Since the awakening began among my people, between forty and fifty have made a profession of religion, and joined the church. Those who have long been in Christ, appear to have had fresh anointings of the divine Spirit, and to have been stirred up to pray more fervently than usual for themselves and for the prosperity of Zion. Those who were in Christ before, and likewise those who have lately professed faith in him, have, in general, exhibited a good degree of evidence that they are joined to the Lord, and have his Spirit. They delight in the duties of religion. The service of God is now sweet and pleasant to them, in all its branches. They love to read God’s Word. Many have said the Bible is entirely a new book to them. The perusal of it, which afforded them no satisfaction before, now yields them the highest delight. Now they search the Scriptures daily and say with the psalmist, “how love I thy law; it is daily my delight.” Those that rarely came to the house of God, are constant attendants. They love the sanctuary of God, the place where his honor dwelleth, and delight in the ordinances of the gospel. Their soul is satisfied as with marrow and fatness, and they praise God with joyful lips.
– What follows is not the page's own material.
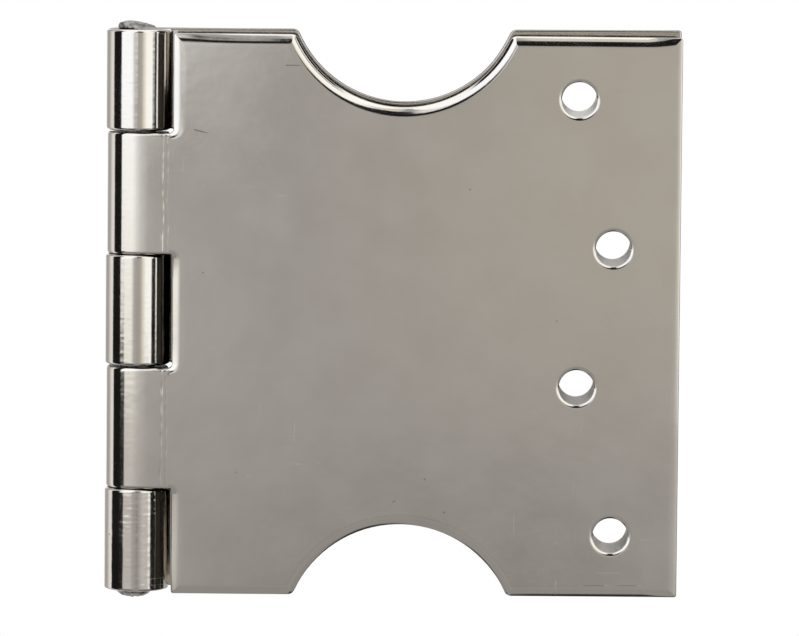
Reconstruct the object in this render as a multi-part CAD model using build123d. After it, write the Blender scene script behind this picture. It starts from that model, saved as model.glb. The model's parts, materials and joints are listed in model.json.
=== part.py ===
from build123d import *
import math
import os

# Parliament hinge, 4 inch, pressed from bright plated sheet steel, shown closed.
# Millimetres. While modelling, Z is the pin's axis and Z = 0 is the middle of its height.
# Both leaves run from the pin towards +X. The door leaf's outer face looks along -Y and the
# frame leaf's along +Y. At the end everything moves so that the origin is on the frame
# leaf's outer face, at mid height and midway between its two columns of screw holes.

# Leaf blanks
leaf_height = 101.6
leaf_reach = 98.2            # pin axis to free edge
sheet = 2.64
drawn_width = 1.1            # outer face's edges slope off where the punch drew them over
drawn_depth = 0.45

# Round cut-out in the top and bottom edge of each leaf
cut_radius = 21.0
cut_depth = 13.0
cut_from_pin = 48.0
cut_corner = 1.3

# Screw holes, staggered in two columns, countersunk from the inner face
edge_to_column = 12.1        # free edge to the outer column
column_step = 6.4            # outer column to the inner one
high_row = 39.5              # from the leaf's mid height
low_row = 12.6
hole_diameter = 6.4
sink_diameter = 10.2
sink_angle = 90
rim_bevel = 0.35

# Pin, with both ends peened over
pin_diameter = 6.35
head_spread = 0.35           # how far a peened head reaches past the pin's side
head_height = 1.7
running_gap = 0.05           # between pin and knuckle, all round
top_blows = [(0, 14, 0.3), (150, 24, 0.2), (250, 18, 0.2)]     # direction, tilt, depth
bottom_blows = [(20, 12, 0.25), (140, 20, 0.2), (260, 20, 0.2)]

# Knuckles: three on the frame leaf, two on the door leaf
outer_joint = 32.4           # heights above and below the middle where knuckles meet
inner_joint = 10.2
end_gap = 0.3
seam_gap = 0.35              # between a rolled end and its own leaf
notch_gap = 0.65             # between a leaf's notch and the other leaf's knuckles
notch_corner = 0.9
crease_from_pin = 4.9        # line that the rolling tool leaves across each knuckle's root
crease_depth = 0.05
crease_radius = 1.3

# The door leaf hangs a little low in its end gaps, and its blank was sheared a little low too
knuckle_drop = 0.12
blank_drop = 0.45

# Worked out from the sizes above
pin_radius = pin_diameter / 2
bore_radius = pin_radius + running_gap
barrel_radius = bore_radius + sheet
notch_edge = barrel_radius + notch_gap
half_height = leaf_height / 2
cut_centre_height = half_height - cut_depth + cut_radius
sink_depth = (sink_diameter - hole_diameter) / 2 / math.tan(math.radians(sink_angle / 2))
outer_column = leaf_reach - edge_to_column
inner_column = outer_column - column_step
hole_places = [
    (inner_column, high_row),
    (outer_column, low_row),
    (inner_column, -low_row),
    (outer_column, -high_row),
]
frame_spans = [
    (outer_joint + end_gap / 2, half_height),
    (-inner_joint + end_gap / 2, inner_joint - end_gap / 2),
    (-half_height, -outer_joint - end_gap / 2),
]
door_spans = [
    (inner_joint + end_gap / 2 - knuckle_drop, outer_joint - end_gap / 2 - knuckle_drop),
    (-outer_joint + end_gap / 2 - knuckle_drop, -inner_joint - end_gap / 2 - knuckle_drop),
]
door_drop = knuckle_drop + blank_drop
origin = Pos(-(inner_column + outer_column) / 2, -barrel_radius, 0)
same_place = 1e-4            # two lengths closer than this are the same


def near(value, target):
    return abs(value - target) < same_place


def corners_at(shape, places):
    """Vertices of a flat outline that lie at any of these (across, up) places."""
    return [
        v for v in shape.vertices()
        if any(near(v.X, x) and near(v.Y, y) for x, y in places)
    ]


def blank_outline(spans, drop):
    """Outline of a leaf's flat part, with a tongue for each of its own knuckles."""
    width = leaf_reach - notch_edge
    outline = Pos(notch_edge + width / 2, -drop) * Rectangle(width, leaf_height)
    for side in (1, -1):
        outline -= Pos(cut_from_pin, side * cut_centre_height - drop) * Circle(cut_radius)
    half_chord = math.sqrt(cut_radius**2 - (cut_centre_height - half_height) ** 2)
    for low, high in spans:
        outline += Pos(notch_edge / 2, (low + high) / 2) * Rectangle(notch_edge, high - low)
    top = half_height - drop
    bottom = -half_height - drop
    cut_ends = [(cut_from_pin + s * half_chord, y) for s in (1, -1) for y in (top, bottom)]
    outline = fillet(corners_at(outline, cut_ends), cut_corner)
    roots = [(notch_edge, y) for span in spans for y in span if bottom < y < top]
    return fillet(corners_at(outline, roots), notch_corner)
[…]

But we fear that some who profess to hope that they have now made their peace with God, will so apostatize from their profession, that it will appear that their religion is like the morning cloud and the early dew, which soon goeth away; though we are ready to hope better things of them, and things that accompany salvation. And notwithstanding the prospects have been so promising, and the minds of nearly all the people were turned upon religious subjects, yet at present we have reason to fear that the attention of many has declined, and that many are still dead in trespasses and sins. We fear they will finally perish, and their condemnation, in that case, will be awfully aggravated by the uncommon and powerful means which God has now been using with them. How dreadful, after having been exalted to heaven, to be thrust down to hell!